GOAL:
Within the data that follows, set down exactly the lines from the one containing "Write the Blender Python" through the one containing "in a round glazed pot.", both ends included.
= = = = =
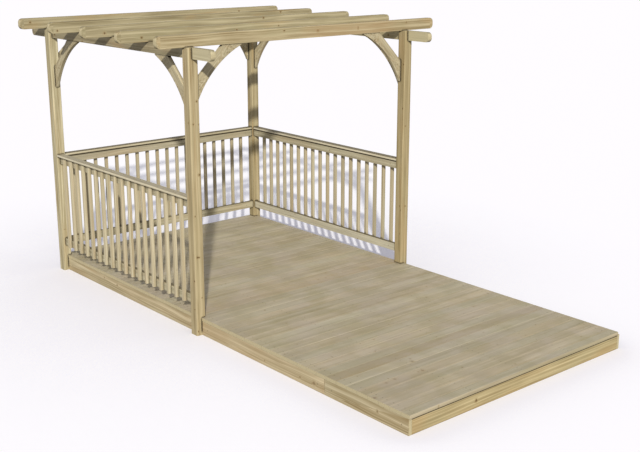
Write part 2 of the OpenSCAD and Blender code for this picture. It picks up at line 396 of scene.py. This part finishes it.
def timber_colour(tree, wood, rings, years, near, halo, light, dark, tint, warmth, blotch,
                  streaks):
    """The timber's colour, and the pattern of its slow blotches."""
    darkness = add(tree, "ShaderNodeMath", {0: rings, 1: ring_weight}, operation="MULTIPLY")
    patterns = [(years, year_weight)]
    for width, stretch, detail, weight in (fibre, (*streak_shape, streaks), blotch):
        long = add(tree, "ShaderNodeVectorMath", {0: wood, 1: (1, 1, stretch)},
                   operation="MULTIPLY")
        noise = add(tree, "ShaderNodeTexNoise", {"Vector": long, "Scale": 1 / width,
                                                 "Detail": detail, "Roughness": 0.6})
        patterns.append((noise, weight))
    for pattern, weight in patterns:
        darkness = add(tree, "ShaderNodeMath", {0: pattern, 1: weight, 2: darkness},
                       operation="MULTIPLY_ADD")
    middle = 0.07 + 0.5 * sum(weight for _, weight in patterns)
    darkness = add(tree, "ShaderNodeMapRange", {"Value": darkness, "From Min": middle - 0.54,
                                                "From Max": middle + 0.58})
    colour = add(tree, "ShaderNodeMix", {0: darkness, A: linear(light), B: linear(dark)},
                 data_type="RGBA")

    patches = add(tree, "ShaderNodeTexNoise", {"Vector": add(
        tree, "ShaderNodeVectorMath", {0: wood, 1: (1, 1, 0.3)}, operation="MULTIPLY"),
        "Scale": 5.0, "Detail": 2.0})
    green, warm, _ = add(tree, "ShaderNodeSeparateColor", {0: patches.outputs["Color"]}).outputs
    for patch, low, much, hue in ((green, 0.48, 0.55, copper_green), (warm, 0.50, 0.60, warmth)):
        cover = add(tree, "ShaderNodeMapRange", {
            "Value": patch, "From Min": low, "From Max": low + 0.17, "To Max": much * tint},
            interpolation_type="SMOOTHSTEP")
        colour = add(tree, "ShaderNodeMix", {0: cover, A: colour, B: linear(hue)},
                     data_type="RGBA")

    edge = add(tree, "ShaderNodeMath", {0: halo, 1: 0.35}, operation="MULTIPLY")
    colour = add(tree, "ShaderNodeMix", {0: edge, A: colour, B: linear(knot_edge)},
                 data_type="RGBA")
    knot = add(tree, "ShaderNodeMapRange", {"Value": near, "From Min": 1.25, "From Max": 0.75,
                                            "To Max": 0.85}, interpolation_type="SMOOTHSTEP")
    colour = add(tree, "ShaderNodeMix", {0: knot, A: colour, B: linear(knot_brown)},
                 data_type="RGBA")
    return colour, noise


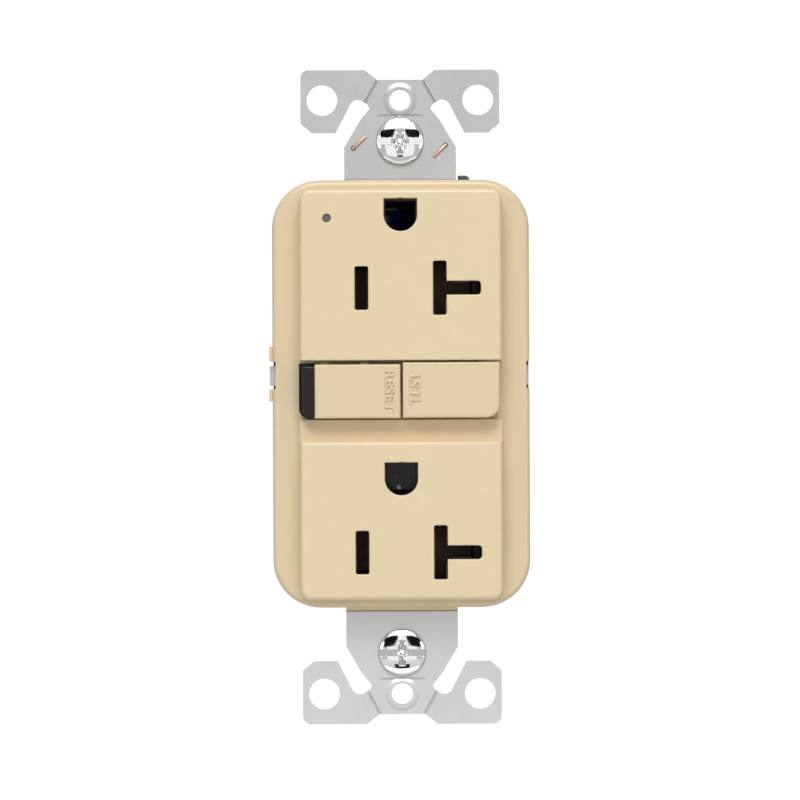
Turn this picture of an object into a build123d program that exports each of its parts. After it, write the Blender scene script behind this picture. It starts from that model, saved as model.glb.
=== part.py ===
"""Duplex ground-fault outlet, ground holes up. Millimetres.
X is right, Z is up along the long axis, the face looks towards -Y.
The origin lies on the strap's back face, midway between the two box screws."""
from build123d import *
import os

os.makedirs("parts", exist_ok=True)

# ---- driving dimensions: strap
STRAP_T = 1.2
BOX_SCREW_Z = 41.67
PLATE_SCREW_Z = 48.42
PLATE_HOLE_R = 1.75
PLATE_RING_R = 2.8
EAR_HOLE_X = 12.7
EAR_HOLE_R = 2.52
NECK_X = 9.1
EAR_X = 16.2
EAR_END_Z = 53.3
EAR_IN_Z = 43.1
WIRE_ENDS = ((-7.6, 40.55), (7.4, 41.0))
RIVET_DROP = -5.2
STRAP_BODY_X = 18.9
TAB_LEFT = -21.4
TAB_RIGHT = 20.8
TAB_Z = 3.5
TAB_H = 3.2

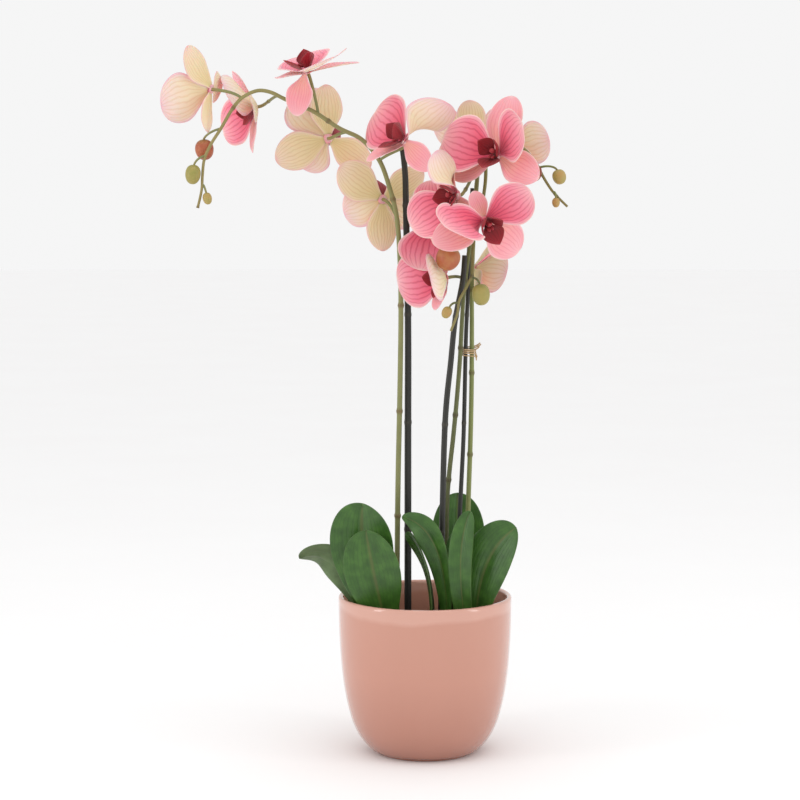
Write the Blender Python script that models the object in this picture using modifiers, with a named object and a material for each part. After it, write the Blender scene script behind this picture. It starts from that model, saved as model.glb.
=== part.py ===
"""Potted orchid: a moth orchid with three flower spikes, black stakes and broad leaves
in a round glazed pot.

Frame: origin at the centre of the pot's flat underside, +Z up, +X to the right and
+Y to the back. Lengths in the tables are in millimetres; Blender gets metres.
"""

import math

import bmesh
import bpy
from mathutils import Matrix, Vector

MM = 0.001
GAP = 0.3                       # clearance left between touching pieces

# ---- pot and growing medium ------------------------------------------------------
POT_HEIGHT = 157.0
POT_WALL = 5.0
POT_FLOOR = 9.0
POT_STEPS = 48
POT_OUTSIDE = [(0.0, 50.0), (2.4, 51.5), (3.4, 55.5), (14.0, 64.5), (26.0, 71.0), (40.0, 75.6),
               (60.0, 80.0), (87.0, 83.5), (120.0, 85.5), (154.5, 86.2)]    # height, radius
MEDIUM_TOP = 119.0
BORE_DEPTH = 70.0
BORE_CLEARANCE = 0.6

# ---- stakes: radius at the foot and at the top, and points from foot to top -------
STAKES = {
    "stake_left": (3.75, 2.8, [(-18, 6, 55), (-17, 5, 311), (-17, 4, 431), (-19, 4, 539),
                               (-20, 4, 576), (-23, 4, 603)]),
    "stake_middle": (3.1, 2.6, [(15, -16, 55), (16, -16, 179), (19, -16, 323), (25, -17, 392),
                                (29, -19, 432), (36, -24, 470), (38, -26, 495)]),
    "stake_right": (2.3, 1.9, [(33, -3, 55), (34, -3, 222), (38, -2, 317), (40, -1, 411),
                               (42, -1, 460), (43, 0, 509), (46, 2, 560)]),
}

# ---- flower spikes: radius at the foot and at the tip, and points from foot to tip -
SPIKES = {
    "spike_left": (2.85, 1.25, [
        (-28, 4, 60), (-28, 3, 150), (-27, -2, 260), (-25, -3, 360), (-24, -4, 440),
        (-25, -4, 490), (-28, -4, 531), (-35, -5, 560), (-45, -8, 587), (-62, -12, 607),
        (-84, -16, 618), (-109, -20, 634), (-135, -25, 645), (-150, -29, 652),
        (-163, -31, 653), (-177, -33, 646), (-187, -34, 634), (-197, -35, 617),
        (-206, -36, 603), (-213, -36, 588), (-215, -36, 572), (-216, -36, 558),
        (-220, -35, 541)]),
    "spike_middle": (2.5, 1.25, [
        (21, 8, 60), (21, 7, 150), (22, 4, 250), (28, -3, 318), (31, -7, 352), (34, -7, 392),
        (36, -7, 431), (38, -7, 461), (44, -5, 509), (49, -3, 548), (52, -4, 583),
        (56, -11, 600), (58, -19, 590), (58, -24, 570), (56, -27, 553), (53, -30, 537),
        (50, -34, 525), (47, -38, 513), (45, -42, 498), (45, -46, 479), (39, -48, 465),
        (32, -50, 452), (30, -50, 439), (24, -50, 423)]),
    "spike_right": (2.7, 1.2, [
        (41, 6, 60), (41, 6, 150), (43, 6, 244), (45, 5, 311), (46, 4, 371), (46, 4, 431),
        (46, 6, 470), (48, 11, 519), (51, 17, 568), (58, 21, 596), (68, 21, 608),
        (82, 19, 608), (95, 14, 600), (104, 10, 591), (110, 6, 582), (115, 3, 572),
        (121, 1, 562), (127, -1, 554), (139, -3, 542)]),
}
STALK_RADIUS = 1.45
STALK_STRAIGHT = 9.0            # how far a stalk runs straight behind its flower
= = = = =
RIGHT ANSWER:
Write the Blender Python script that models the object in this picture using modifiers, with a named object and a material for each part. After it, write the Blender scene script behind this picture. It starts from that model, saved as model.glb.
=== part.py ===
"""Potted orchid: a moth orchid with three flower spikes, black stakes and broad leaves
in a round glazed pot.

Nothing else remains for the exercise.